D’un côté, la pandémie augmente la pression dans la prévoyance, en particulier à cause de la situation difficile sur les marchés des capitaux, mais d’un autre côté, nous nous trouvons en ce moment en mode de crise. En politique, il n’y a actuellement presque plus qu’un seul sujet : la pandémie. Cette année, les propositions de réforme prévues pour le système de prévoyance ne seront donc pas reprises par les politiques.  

La pandémie a donné ses lettres de noblesse au télétravail. Quels autres développements sociaux a-t-elle promus ? 

La solidarité augmente dans la population entre jeunes et vieux, biens portants et malades, entre les groupes à risque et les autres. Pourtant certains sont sceptiques et posent la question : la solidarité existe-t-elle ? À cela, je réponds : oui, elle existe. Et pour la prévoyance c’est un signal positif. 

Vous croyez qu’à l’avenir, les retraités seraient plutôt disposés à renoncer à leurs droits ? Ce sont les plus grands bénéficiaires de la redistribution entre les jeunes et les vieux.  

Cette redistribution est une erreur dans la conception du deuxième pilier. Il faut appeler les choses par leur nom. Le taux de conversion est défini sur une base politique et non selon des critères objectifs, comme l’espérance de vie et le niveau des taux d’intérêt. Cette redistribution est gigantesque et s’élève chaque année à des milliards de francs. 

Pourtant, la population active ne semble pas être sensibilisée à cette anomalie. Y-aurait-il une utilité à ce que les caisses de pension affichent précisément la somme redistribuée sur le certificat de prévoyance des assurés ? 

Certainement. La somme redistribuée devrait être visible. Et, comme indiqué, il ne s’agit pas ici de petits montants, on parle chaque année de milliers voire de dizaines de milliers de francs pour chacun des employés. 

Presque personne ne conteste la grande pression réformatrice pesant sur la prévoyance. Qu’est-ce qu’il y aurait de plus urgent à changer ? 

Nous avons constaté dans cette étude qu’une flexibilisation et une augmentation de la marge de manœuvre individuelle étaient souhaitées. Il faudrait d’abord introduire un poste de pilotage numérique, afin que chacun puisse voir sa situation de prévoyance en toute transparence. Dans une deuxième étape, il faudrait prendre des mesures pour établir l’équité intergénérationnelle.  

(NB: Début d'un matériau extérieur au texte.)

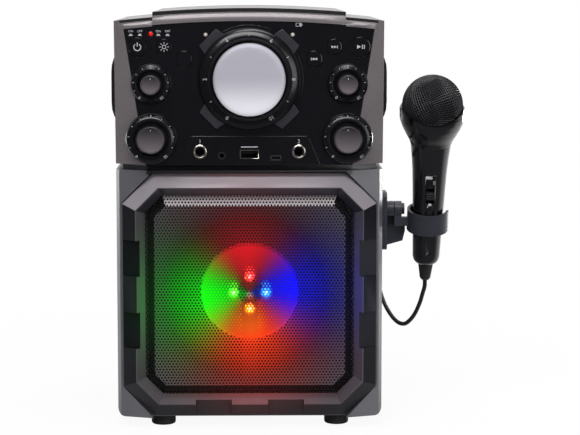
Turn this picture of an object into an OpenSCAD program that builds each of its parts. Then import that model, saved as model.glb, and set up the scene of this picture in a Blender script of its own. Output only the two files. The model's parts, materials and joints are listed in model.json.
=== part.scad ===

La problématique de la prévoyance est connue de tous, mais rien ne change. L’influence du numérique nous place au seuil d’un changement radical dans le monde professionnel. Ne faudrait-il donc pas aussi des changements radicaux du modèle de prévoyance ? 

Des changements fondamentaux sont, certes, envisageables mais nous devons à tout prix empêcher que le compromis du partenariat social, mis en place entre les employeurs et les employés sur des décennies, ne soit insidieusement sapé sous prétexte de numérisation. Ce partenariat social constitue une partie des points forts de notre système de prévoyance. Pourtant nous devons clairement moderniser et adapter le système. 

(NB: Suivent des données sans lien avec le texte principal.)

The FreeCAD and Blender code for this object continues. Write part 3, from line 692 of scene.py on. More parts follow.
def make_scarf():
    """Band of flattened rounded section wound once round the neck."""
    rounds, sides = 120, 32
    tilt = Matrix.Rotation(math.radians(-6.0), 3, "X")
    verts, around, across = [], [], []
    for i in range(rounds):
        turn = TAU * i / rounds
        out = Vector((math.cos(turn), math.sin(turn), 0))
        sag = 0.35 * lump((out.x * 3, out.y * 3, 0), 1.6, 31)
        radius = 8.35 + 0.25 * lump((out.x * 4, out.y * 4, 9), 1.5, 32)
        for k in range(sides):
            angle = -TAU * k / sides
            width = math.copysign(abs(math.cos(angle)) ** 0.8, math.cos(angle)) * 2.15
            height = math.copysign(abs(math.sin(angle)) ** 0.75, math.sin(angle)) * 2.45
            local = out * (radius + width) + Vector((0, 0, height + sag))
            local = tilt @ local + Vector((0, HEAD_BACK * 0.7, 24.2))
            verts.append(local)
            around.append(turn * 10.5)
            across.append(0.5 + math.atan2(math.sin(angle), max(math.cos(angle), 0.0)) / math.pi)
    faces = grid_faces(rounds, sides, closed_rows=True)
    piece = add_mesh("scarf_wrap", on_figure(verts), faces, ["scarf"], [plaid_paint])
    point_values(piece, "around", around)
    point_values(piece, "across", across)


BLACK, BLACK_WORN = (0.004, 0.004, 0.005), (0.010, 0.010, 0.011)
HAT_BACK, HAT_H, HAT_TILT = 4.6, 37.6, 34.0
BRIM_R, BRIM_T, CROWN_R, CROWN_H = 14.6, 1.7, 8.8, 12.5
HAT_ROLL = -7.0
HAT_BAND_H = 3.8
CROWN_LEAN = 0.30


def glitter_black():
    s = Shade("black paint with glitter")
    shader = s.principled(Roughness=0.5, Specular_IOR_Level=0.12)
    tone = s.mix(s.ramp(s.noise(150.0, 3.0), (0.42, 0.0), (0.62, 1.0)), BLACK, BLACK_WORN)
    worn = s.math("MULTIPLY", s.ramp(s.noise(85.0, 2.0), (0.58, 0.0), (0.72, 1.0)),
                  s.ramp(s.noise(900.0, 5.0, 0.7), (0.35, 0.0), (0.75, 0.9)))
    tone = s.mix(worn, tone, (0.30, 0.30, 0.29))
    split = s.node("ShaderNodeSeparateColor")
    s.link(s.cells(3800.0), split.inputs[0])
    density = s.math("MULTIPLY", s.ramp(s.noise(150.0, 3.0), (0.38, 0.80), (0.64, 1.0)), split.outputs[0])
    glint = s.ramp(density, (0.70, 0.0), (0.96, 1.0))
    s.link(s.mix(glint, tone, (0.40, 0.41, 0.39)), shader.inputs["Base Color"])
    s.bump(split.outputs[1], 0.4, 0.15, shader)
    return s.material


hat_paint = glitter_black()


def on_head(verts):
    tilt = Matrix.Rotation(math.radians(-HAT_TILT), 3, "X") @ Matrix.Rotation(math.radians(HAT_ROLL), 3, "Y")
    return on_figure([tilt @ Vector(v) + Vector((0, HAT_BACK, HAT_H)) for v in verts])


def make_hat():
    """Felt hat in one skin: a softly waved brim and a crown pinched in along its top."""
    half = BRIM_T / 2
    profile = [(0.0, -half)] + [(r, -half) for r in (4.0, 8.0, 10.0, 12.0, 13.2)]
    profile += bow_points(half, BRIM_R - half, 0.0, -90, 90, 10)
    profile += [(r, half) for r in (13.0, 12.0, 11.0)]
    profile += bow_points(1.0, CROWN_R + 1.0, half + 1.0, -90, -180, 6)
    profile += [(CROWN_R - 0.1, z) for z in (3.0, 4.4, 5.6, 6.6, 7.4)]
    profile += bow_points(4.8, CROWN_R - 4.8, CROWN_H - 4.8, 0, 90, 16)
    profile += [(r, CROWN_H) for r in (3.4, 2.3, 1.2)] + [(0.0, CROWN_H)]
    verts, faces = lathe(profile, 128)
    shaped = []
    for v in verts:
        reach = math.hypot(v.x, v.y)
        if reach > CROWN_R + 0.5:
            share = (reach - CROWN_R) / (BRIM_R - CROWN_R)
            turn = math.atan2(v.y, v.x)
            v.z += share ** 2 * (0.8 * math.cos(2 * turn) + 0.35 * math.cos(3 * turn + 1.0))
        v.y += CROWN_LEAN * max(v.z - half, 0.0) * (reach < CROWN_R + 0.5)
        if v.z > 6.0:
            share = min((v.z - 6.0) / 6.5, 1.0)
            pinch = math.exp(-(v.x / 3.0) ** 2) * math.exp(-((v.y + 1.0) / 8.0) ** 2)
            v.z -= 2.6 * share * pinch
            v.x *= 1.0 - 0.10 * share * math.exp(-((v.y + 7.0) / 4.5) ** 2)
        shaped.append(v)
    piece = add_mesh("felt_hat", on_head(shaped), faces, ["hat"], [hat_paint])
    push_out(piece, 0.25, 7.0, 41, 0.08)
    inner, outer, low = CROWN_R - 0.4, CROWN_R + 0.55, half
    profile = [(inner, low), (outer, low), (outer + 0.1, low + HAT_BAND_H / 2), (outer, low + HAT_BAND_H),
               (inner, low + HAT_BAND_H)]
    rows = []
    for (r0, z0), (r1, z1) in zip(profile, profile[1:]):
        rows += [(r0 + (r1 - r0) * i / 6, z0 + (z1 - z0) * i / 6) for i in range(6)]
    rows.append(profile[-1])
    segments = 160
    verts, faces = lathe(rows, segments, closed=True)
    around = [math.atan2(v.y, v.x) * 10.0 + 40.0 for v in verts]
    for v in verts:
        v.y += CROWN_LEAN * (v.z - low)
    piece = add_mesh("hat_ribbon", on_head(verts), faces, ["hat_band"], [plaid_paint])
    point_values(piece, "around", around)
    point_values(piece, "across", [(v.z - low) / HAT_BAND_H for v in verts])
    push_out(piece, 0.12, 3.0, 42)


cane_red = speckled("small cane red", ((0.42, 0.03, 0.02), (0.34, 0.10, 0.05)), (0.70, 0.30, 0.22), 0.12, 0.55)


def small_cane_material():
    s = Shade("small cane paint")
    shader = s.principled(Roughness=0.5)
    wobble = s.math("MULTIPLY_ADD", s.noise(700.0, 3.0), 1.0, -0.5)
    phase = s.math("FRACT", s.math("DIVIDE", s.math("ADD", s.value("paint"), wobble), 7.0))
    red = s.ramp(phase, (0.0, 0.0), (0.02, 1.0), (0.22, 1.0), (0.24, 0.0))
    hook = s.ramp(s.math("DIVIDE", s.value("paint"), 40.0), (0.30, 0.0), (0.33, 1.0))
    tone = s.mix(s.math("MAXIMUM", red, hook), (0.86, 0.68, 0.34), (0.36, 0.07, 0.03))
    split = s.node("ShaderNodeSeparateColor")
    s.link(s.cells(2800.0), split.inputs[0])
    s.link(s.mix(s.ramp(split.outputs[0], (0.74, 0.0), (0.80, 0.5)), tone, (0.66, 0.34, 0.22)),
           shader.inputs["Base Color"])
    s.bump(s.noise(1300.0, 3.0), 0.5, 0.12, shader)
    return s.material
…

Cette étude vous a permis d’enquêter sur l’option du libre choix de la caisse de pension. Quels sont les résultats ? 

Le grand public n’a pas adhéré autant à cette proposition qu’à celle du poste de pilotage. Les experts en prévoyance sont très sceptiques vis-à-vis du libre choix de la caisse de pension. Maintenant pour faire jouer la concurrence, il serait, bien sûr, souhaitable d’avoir une plus grande liberté de choix. 

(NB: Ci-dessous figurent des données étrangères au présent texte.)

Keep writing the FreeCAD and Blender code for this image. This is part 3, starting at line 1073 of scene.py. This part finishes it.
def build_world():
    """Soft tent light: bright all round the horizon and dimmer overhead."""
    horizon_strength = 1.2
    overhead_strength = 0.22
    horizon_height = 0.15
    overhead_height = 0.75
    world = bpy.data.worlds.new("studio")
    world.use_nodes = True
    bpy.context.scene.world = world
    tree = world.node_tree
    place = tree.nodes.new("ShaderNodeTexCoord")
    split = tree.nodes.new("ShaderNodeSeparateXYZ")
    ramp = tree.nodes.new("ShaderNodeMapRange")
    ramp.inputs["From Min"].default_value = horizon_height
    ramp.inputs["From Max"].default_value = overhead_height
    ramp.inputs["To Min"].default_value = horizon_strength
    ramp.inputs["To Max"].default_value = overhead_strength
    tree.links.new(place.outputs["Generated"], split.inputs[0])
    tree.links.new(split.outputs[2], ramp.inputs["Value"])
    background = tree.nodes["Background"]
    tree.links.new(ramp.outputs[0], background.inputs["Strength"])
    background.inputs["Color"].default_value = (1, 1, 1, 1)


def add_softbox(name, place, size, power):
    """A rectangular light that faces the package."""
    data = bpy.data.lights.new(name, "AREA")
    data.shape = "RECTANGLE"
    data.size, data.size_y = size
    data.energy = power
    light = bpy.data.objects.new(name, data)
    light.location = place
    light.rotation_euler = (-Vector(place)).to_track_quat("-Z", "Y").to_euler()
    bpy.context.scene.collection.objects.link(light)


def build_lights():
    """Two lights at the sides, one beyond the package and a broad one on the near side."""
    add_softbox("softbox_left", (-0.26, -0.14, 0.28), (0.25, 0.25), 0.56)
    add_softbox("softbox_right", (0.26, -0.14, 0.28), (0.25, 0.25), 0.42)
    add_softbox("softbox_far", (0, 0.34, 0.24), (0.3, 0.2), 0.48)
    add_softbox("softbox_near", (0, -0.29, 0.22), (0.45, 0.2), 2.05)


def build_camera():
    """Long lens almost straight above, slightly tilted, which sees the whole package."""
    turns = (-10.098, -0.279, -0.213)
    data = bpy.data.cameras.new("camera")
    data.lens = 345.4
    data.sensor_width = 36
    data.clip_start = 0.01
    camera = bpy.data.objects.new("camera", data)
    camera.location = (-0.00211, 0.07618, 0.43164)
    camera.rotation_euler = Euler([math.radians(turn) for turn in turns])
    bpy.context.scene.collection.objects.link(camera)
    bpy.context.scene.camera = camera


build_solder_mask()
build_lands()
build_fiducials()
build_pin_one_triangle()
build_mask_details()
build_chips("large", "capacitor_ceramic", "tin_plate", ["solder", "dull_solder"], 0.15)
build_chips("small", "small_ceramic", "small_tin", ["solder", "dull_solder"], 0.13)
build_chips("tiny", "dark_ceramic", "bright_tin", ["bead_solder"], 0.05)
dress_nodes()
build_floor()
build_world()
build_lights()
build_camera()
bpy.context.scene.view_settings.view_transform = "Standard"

Mot clé « modernisation » ; comment doit-on évaluer les fameux comptes dits « d’unités de valeur » venus d’Allemagne ?  

C’est un concept intéressant, qui est déjà implémenté dans différents pays et qui mériterait d’être examiné pour la Suisse. 

Pouvez-vous expliquer brièvement le concept de ces comptes « d’unités de valeur » ? 

Les heures supplémentaires et aussi une partie du salaire devraient, si cela est souhaité, être collectées comme des avoirs d’unités de valeur et être utilisées de manière f lexible pour des congés sabbatiques, une formation à l’étranger, les soins de proches et la préretraite. Mais ce n’est pas prévu dans les modèles actuels des heures supplémentaires en Suisse, pourtant cela répondrait mieux à la nouvelle réalité des vies professionnelle et privée. 

Cela sonne presque comme un quatrième pilier ? 

Tout à fait. Une plus forte flexibilisation de la vie professionnelle toucherait un point sensible, justement auprès des jeunes employés.